Labour’s Brendan Howlin has said the Taoiseach should correct the Dáil record over comments he made yesterday about the bank bailout.
Micheál Martin told the chamber in the Convention Centre that the government’s recapitalisation of banks during the financial crisis was not a bailout, saying:
I’ll talk to you about the banks. The banks were not bailed out. Shareholders in the banks were not bailed out; the State took equity. The shareholders were not bailed out. That’s not a popular thing to say, but it’s the facts.
Howlin told RTÉ’s Today with Claire Byrne that the comments were “bizarre” and represented “alternative facts.”
“You can’t reinvent history,” he said, adding:
“By any plain understanding of English the Irish people bailed out the banks in 2008. The then Minister of Finance, Brian Lenihan, with the agreement of the Government gave an unconditional guarantee to the liabilities of failed banks, without actually knowing at the time the full cost of that.”
The time of the bank bailout was a “painful” chapter in the State’s history, he said.
He called on the Taoiseach to correct the Dáil record.

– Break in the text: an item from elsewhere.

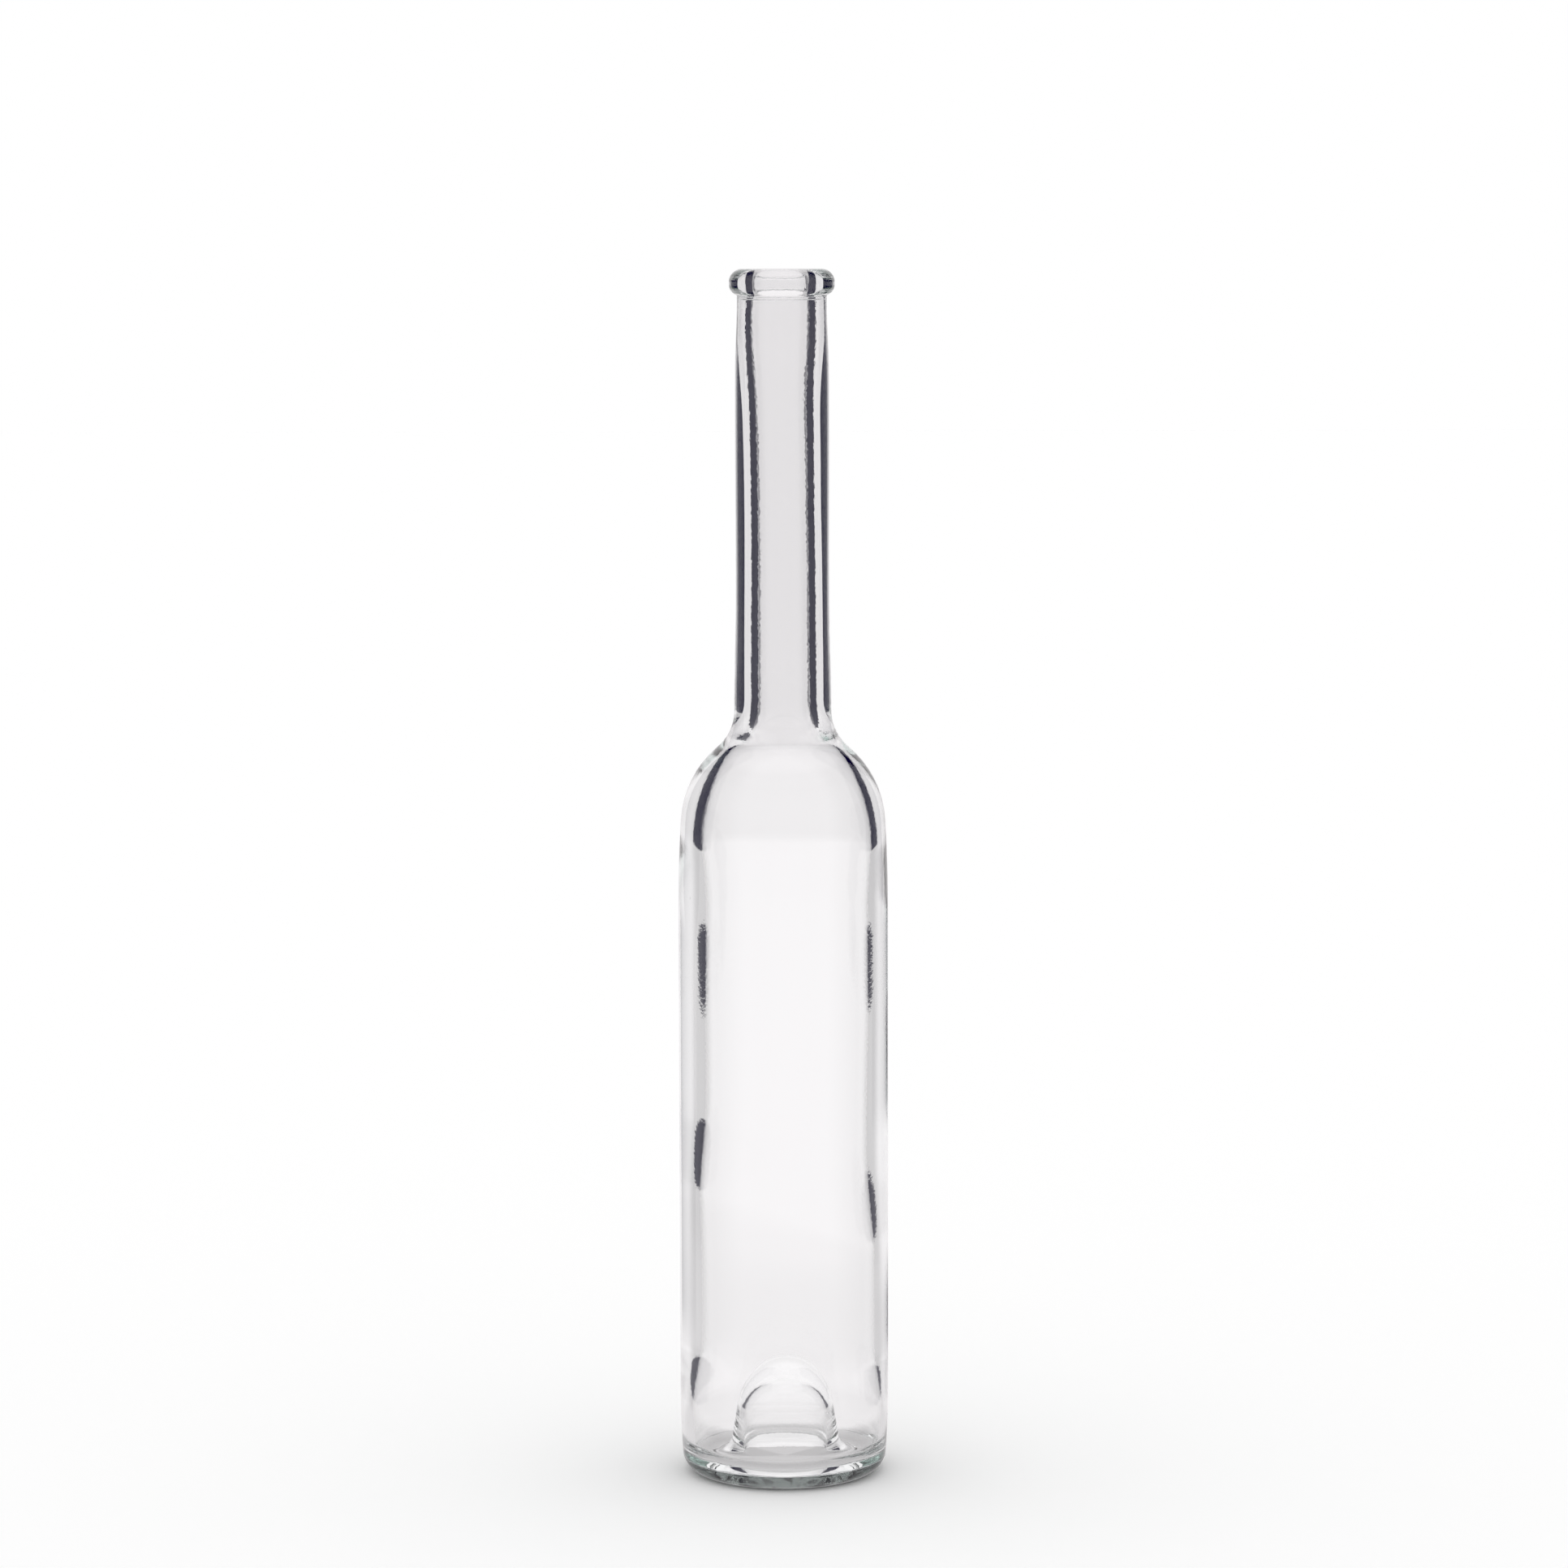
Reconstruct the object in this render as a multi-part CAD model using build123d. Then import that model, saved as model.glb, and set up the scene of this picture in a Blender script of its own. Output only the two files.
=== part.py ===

“Technically those who actually bought shareholdings in the six covered institutions were burned as well, they lost the shareholding and suffered grievously.
“And so, if you like, if you want to look at that technical issue to the owners of the banks, where they are bailed out?
“No. But were the banks themselves, the institutions bailed out with a wall of money? In any objective economic sense, of course that’s exactly what happened,” he said.